▸ **Objective**: Below is a listing; reproduce each line of it exactly.

** begin **

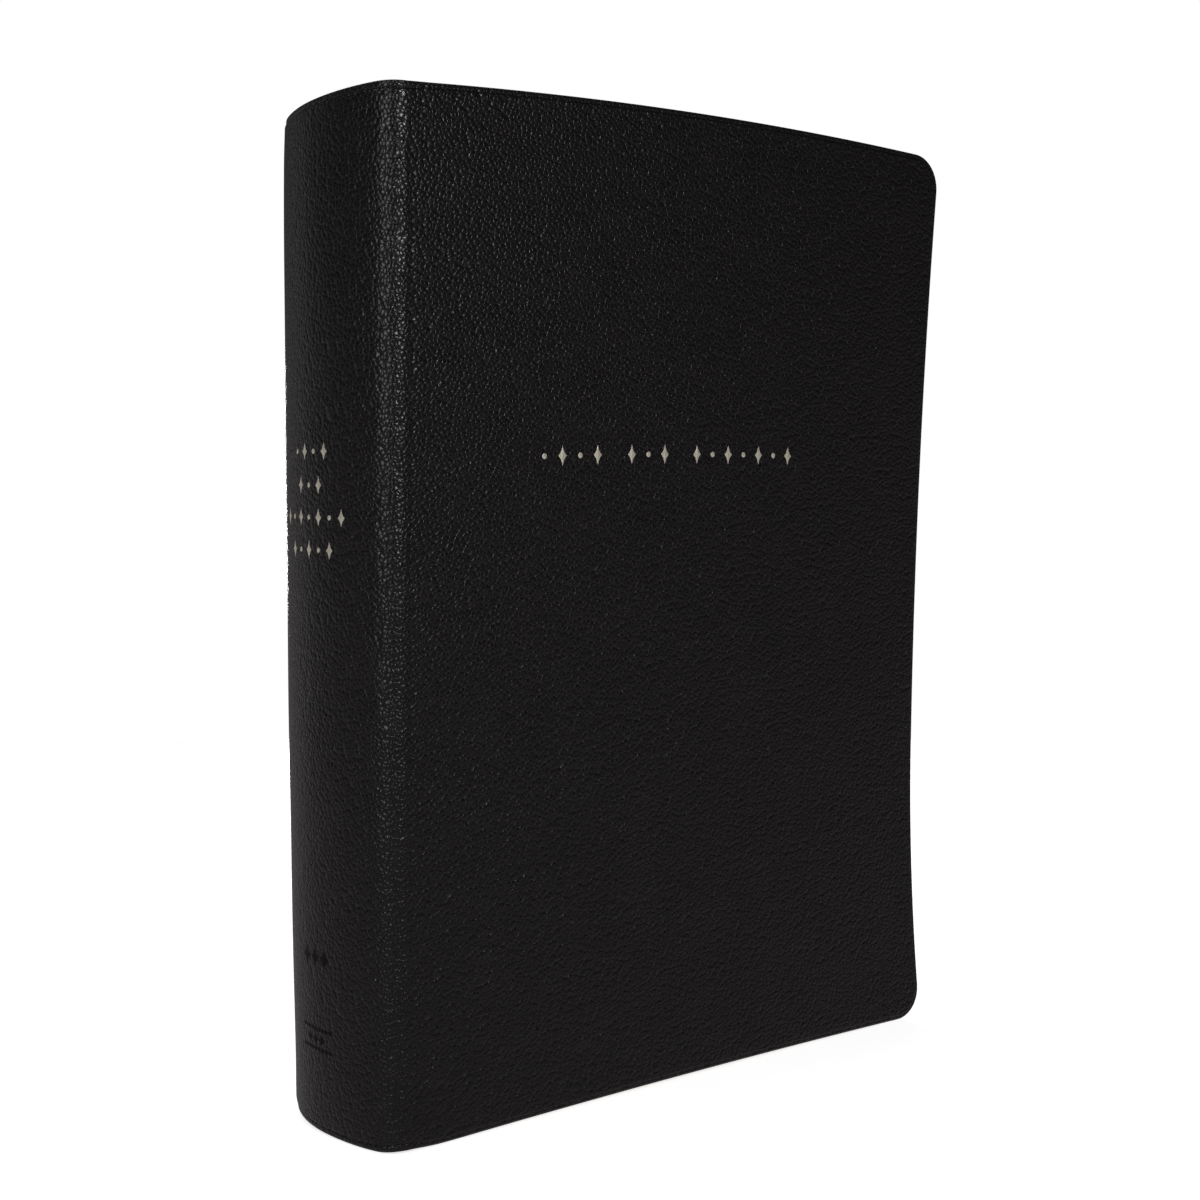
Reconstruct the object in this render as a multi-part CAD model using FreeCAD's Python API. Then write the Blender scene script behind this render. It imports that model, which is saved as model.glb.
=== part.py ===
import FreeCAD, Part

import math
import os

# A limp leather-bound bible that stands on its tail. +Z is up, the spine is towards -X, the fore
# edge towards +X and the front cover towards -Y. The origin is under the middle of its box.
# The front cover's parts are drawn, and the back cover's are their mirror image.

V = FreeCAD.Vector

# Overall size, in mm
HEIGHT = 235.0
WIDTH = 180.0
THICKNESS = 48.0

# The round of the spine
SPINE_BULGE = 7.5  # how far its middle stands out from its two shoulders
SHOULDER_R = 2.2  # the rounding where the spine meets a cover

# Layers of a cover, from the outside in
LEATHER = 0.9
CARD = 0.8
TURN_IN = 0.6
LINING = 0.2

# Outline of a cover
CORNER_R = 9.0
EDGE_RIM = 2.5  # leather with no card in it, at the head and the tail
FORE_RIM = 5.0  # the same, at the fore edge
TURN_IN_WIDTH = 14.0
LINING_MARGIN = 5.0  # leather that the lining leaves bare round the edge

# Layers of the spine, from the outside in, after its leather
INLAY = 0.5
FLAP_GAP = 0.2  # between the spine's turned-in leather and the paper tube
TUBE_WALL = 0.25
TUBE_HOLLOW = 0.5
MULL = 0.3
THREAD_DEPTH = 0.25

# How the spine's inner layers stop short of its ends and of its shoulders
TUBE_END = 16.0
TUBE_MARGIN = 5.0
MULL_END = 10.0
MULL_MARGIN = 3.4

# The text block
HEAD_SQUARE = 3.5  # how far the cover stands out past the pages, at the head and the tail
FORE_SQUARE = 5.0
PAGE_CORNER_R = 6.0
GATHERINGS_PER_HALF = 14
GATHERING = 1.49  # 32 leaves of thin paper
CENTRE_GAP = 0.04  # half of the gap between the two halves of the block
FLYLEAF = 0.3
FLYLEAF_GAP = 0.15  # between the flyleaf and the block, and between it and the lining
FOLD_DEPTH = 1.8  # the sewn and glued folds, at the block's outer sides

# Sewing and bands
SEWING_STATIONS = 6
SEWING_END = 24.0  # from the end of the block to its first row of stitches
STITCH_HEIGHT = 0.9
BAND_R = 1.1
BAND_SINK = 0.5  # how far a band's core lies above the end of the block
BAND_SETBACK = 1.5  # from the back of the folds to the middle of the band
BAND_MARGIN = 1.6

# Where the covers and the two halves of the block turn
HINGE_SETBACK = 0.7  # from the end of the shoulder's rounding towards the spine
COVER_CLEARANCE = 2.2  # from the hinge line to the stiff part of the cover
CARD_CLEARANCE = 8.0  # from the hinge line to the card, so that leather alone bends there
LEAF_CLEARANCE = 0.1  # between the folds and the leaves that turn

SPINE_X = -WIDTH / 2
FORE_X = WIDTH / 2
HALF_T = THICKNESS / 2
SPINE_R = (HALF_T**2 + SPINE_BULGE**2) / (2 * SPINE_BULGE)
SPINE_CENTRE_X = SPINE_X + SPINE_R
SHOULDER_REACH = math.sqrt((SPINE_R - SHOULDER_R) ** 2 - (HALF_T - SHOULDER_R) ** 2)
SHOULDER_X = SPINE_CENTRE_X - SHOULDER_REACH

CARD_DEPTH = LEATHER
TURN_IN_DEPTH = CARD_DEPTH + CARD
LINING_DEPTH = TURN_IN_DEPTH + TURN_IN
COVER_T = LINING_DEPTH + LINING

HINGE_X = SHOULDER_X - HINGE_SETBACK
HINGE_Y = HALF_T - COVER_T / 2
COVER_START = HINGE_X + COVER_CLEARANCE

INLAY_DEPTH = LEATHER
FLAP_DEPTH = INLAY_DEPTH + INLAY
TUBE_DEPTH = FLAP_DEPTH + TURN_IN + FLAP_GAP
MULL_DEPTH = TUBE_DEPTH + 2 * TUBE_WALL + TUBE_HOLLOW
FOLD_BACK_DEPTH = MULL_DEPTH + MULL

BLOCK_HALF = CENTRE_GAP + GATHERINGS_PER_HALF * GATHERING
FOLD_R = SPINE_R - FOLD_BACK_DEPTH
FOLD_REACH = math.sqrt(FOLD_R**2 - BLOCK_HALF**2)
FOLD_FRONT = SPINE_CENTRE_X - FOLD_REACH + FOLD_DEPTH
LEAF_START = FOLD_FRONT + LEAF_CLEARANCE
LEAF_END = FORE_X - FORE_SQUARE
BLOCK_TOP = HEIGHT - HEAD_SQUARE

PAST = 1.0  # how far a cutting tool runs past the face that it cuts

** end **

▸ **Result of this exercise**:
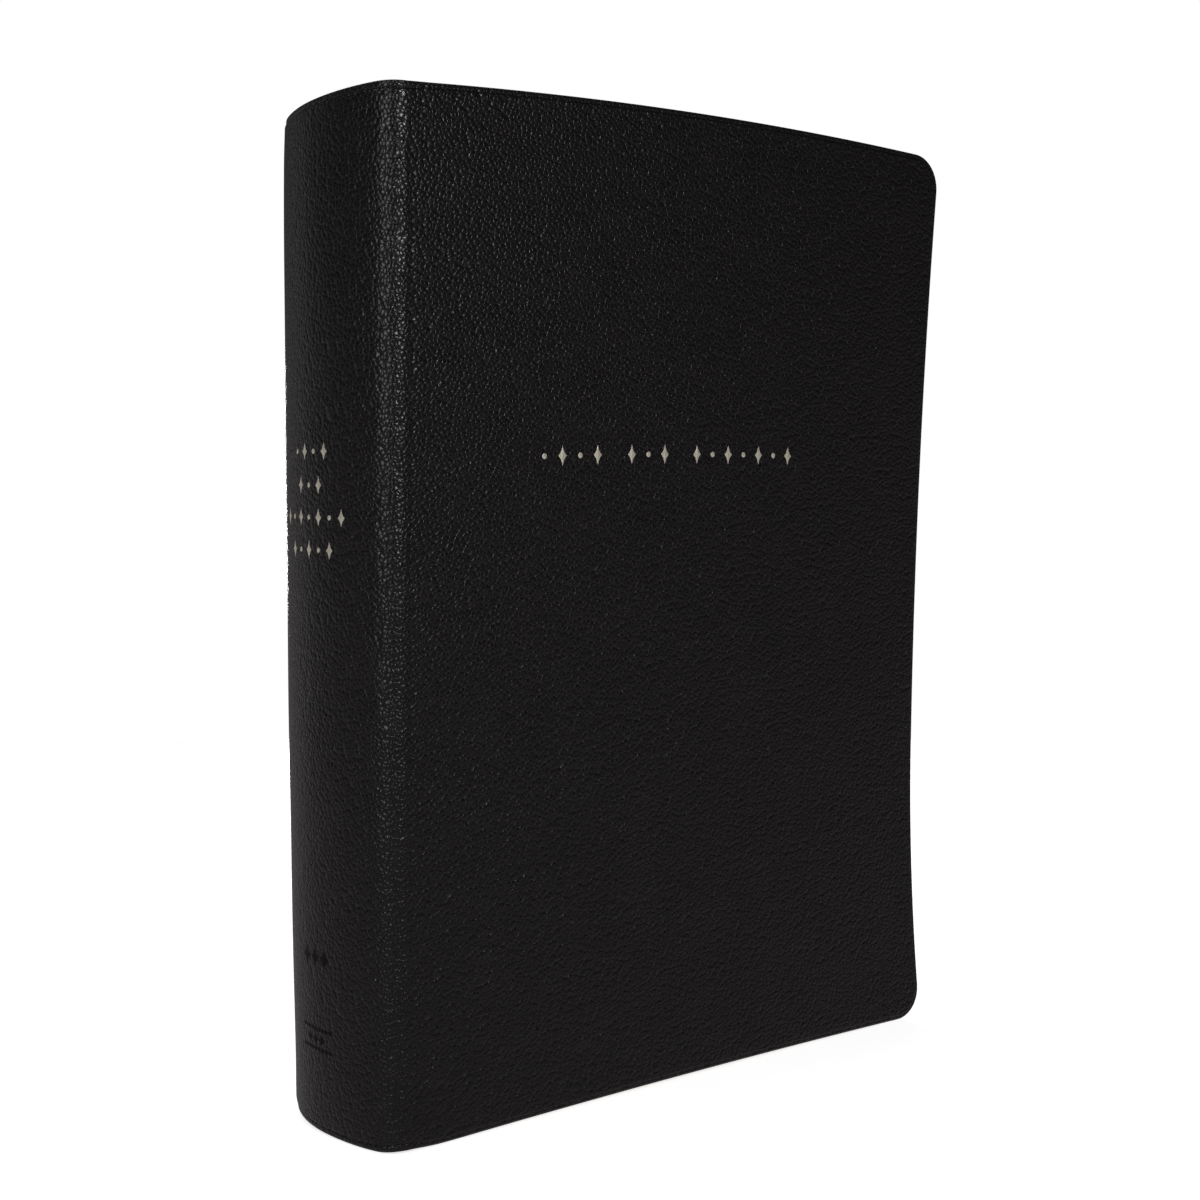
Reconstruct the object in this render as a multi-part CAD model using FreeCAD's Python API. Then write the Blender scene script behind this render. It imports that model, which is saved as model.glb.
=== part.py ===
import FreeCAD, Part

import math
import os

# A limp leather-bound bible that stands on its tail. +Z is up, the spine is towards -X, the fore
# edge towards +X and the front cover towards -Y. The origin is under the middle of its box.
# The front cover's parts are drawn, and the back cover's are their mirror image.

V = FreeCAD.Vector

# Overall size, in mm
HEIGHT = 235.0
WIDTH = 180.0
THICKNESS = 48.0

# The round of the spine
SPINE_BULGE = 7.5  # how far its middle stands out from its two shoulders
SHOULDER_R = 2.2  # the rounding where the spine meets a cover

# Layers of a cover, from the outside in
LEATHER = 0.9
CARD = 0.8
TURN_IN = 0.6
LINING = 0.2

# Outline of a cover
CORNER_R = 9.0
EDGE_RIM = 2.5  # leather with no card in it, at the head and the tail
FORE_RIM = 5.0  # the same, at the fore edge
TURN_IN_WIDTH = 14.0
LINING_MARGIN = 5.0  # leather that the lining leaves bare round the edge

# Layers of the spine, from the outside in, after its leather
INLAY = 0.5
FLAP_GAP = 0.2  # between the spine's turned-in leather and the paper tube
TUBE_WALL = 0.25
TUBE_HOLLOW = 0.5
MULL = 0.3
THREAD_DEPTH = 0.25

# How the spine's inner layers stop short of its ends and of its shoulders
TUBE_END = 16.0
TUBE_MARGIN = 5.0
MULL_END = 10.0
MULL_MARGIN = 3.4

# The text block
HEAD_SQUARE = 3.5  # how far the cover stands out past the pages, at the head and the tail
FORE_SQUARE = 5.0
PAGE_CORNER_R = 6.0
GATHERINGS_PER_HALF = 14
GATHERING = 1.49  # 32 leaves of thin paper
CENTRE_GAP = 0.04  # half of the gap between the two halves of the block
FLYLEAF = 0.3
FLYLEAF_GAP = 0.15  # between the flyleaf and the block, and between it and the lining
FOLD_DEPTH = 1.8  # the sewn and glued folds, at the block's outer sides

# Sewing and bands
SEWING_STATIONS = 6
SEWING_END = 24.0  # from the end of the block to its first row of stitches
STITCH_HEIGHT = 0.9
BAND_R = 1.1
BAND_SINK = 0.5  # how far a band's core lies above the end of the block
BAND_SETBACK = 1.5  # from the back of the folds to the middle of the band
BAND_MARGIN = 1.6

# Where the covers and the two halves of the block turn
HINGE_SETBACK = 0.7  # from the end of the shoulder's rounding towards the spine
COVER_CLEARANCE = 2.2  # from the hinge line to the stiff part of the cover
CARD_CLEARANCE = 8.0  # from the hinge line to the card, so that leather alone bends there
LEAF_CLEARANCE = 0.1  # between the folds and the leaves that turn

SPINE_X = -WIDTH / 2
FORE_X = WIDTH / 2
HALF_T = THICKNESS / 2
SPINE_R = (HALF_T**2 + SPINE_BULGE**2) / (2 * SPINE_BULGE)
SPINE_CENTRE_X = SPINE_X + SPINE_R
SHOULDER_REACH = math.sqrt((SPINE_R - SHOULDER_R) ** 2 - (HALF_T - SHOULDER_R) ** 2)
SHOULDER_X = SPINE_CENTRE_X - SHOULDER_REACH

CARD_DEPTH = LEATHER
TURN_IN_DEPTH = CARD_DEPTH + CARD
LINING_DEPTH = TURN_IN_DEPTH + TURN_IN
COVER_T = LINING_DEPTH + LINING

HINGE_X = SHOULDER_X - HINGE_SETBACK
HINGE_Y = HALF_T - COVER_T / 2
COVER_START = HINGE_X + COVER_CLEARANCE

INLAY_DEPTH = LEATHER
FLAP_DEPTH = INLAY_DEPTH + INLAY
TUBE_DEPTH = FLAP_DEPTH + TURN_IN + FLAP_GAP
MULL_DEPTH = TUBE_DEPTH + 2 * TUBE_WALL + TUBE_HOLLOW
FOLD_BACK_DEPTH = MULL_DEPTH + MULL

BLOCK_HALF = CENTRE_GAP + GATHERINGS_PER_HALF * GATHERING
FOLD_R = SPINE_R - FOLD_BACK_DEPTH
FOLD_REACH = math.sqrt(FOLD_R**2 - BLOCK_HALF**2)
FOLD_FRONT = SPINE_CENTRE_X - FOLD_REACH + FOLD_DEPTH
LEAF_START = FOLD_FRONT + LEAF_CLEARANCE
LEAF_END = FORE_X - FORE_SQUARE
BLOCK_TOP = HEIGHT - HEAD_SQUARE

PAST = 1.0  # how far a cutting tool runs past the face that it cuts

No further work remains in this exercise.